I understand that many people will not want to have to show some sort of Covid passport (Covid-status certificate scheme could be unlawful discrimination, says EHRC, 14 April). But as an older person with some medical risk, I am not keen to take the gamble of being near people who do not have such a passport. There must be many like me who will avoid places where such people will be whenever possible, which means that those businesses will lose our custom and we will lose our freedom to go out safely.

Surely the best thing is to have a compromise, whereby each business could have a different policy at different times.
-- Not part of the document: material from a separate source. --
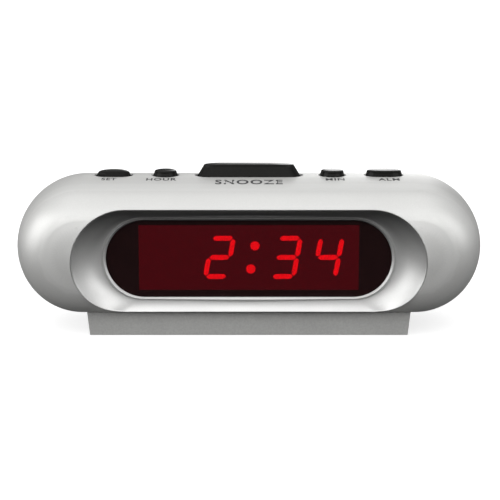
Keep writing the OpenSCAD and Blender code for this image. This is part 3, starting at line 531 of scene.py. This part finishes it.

For example, perhaps a shop could have a passport-only hour at the start of the day, while a pub, restaurant or cinema could have a passport-only evening once or twice a week. That would give me the freedom to go out safely and also help businesses, while also giving freedom to those without passports.
Janet Poliakoff
Nottingham

• A basic problem in discussions of the pros and cons of vaccination, Covid passports and individual rights versus the collective good is the failure to distinguish between freedom to and freedom from. While I, exercising my freedom to refuse vaccination, might be prepared to accept the risk to myself, what does this do to others’ freedom from the risk of being infected by me?

It is the same fallacy used by the US gun lobby. Rather than freedom to possess a deadly weapon, I prefer the freedom from fear that someone might use theirs on me. Similarly, in the pandemic I have done my best both to protect myself and others by self-isolating and getting vaccinated.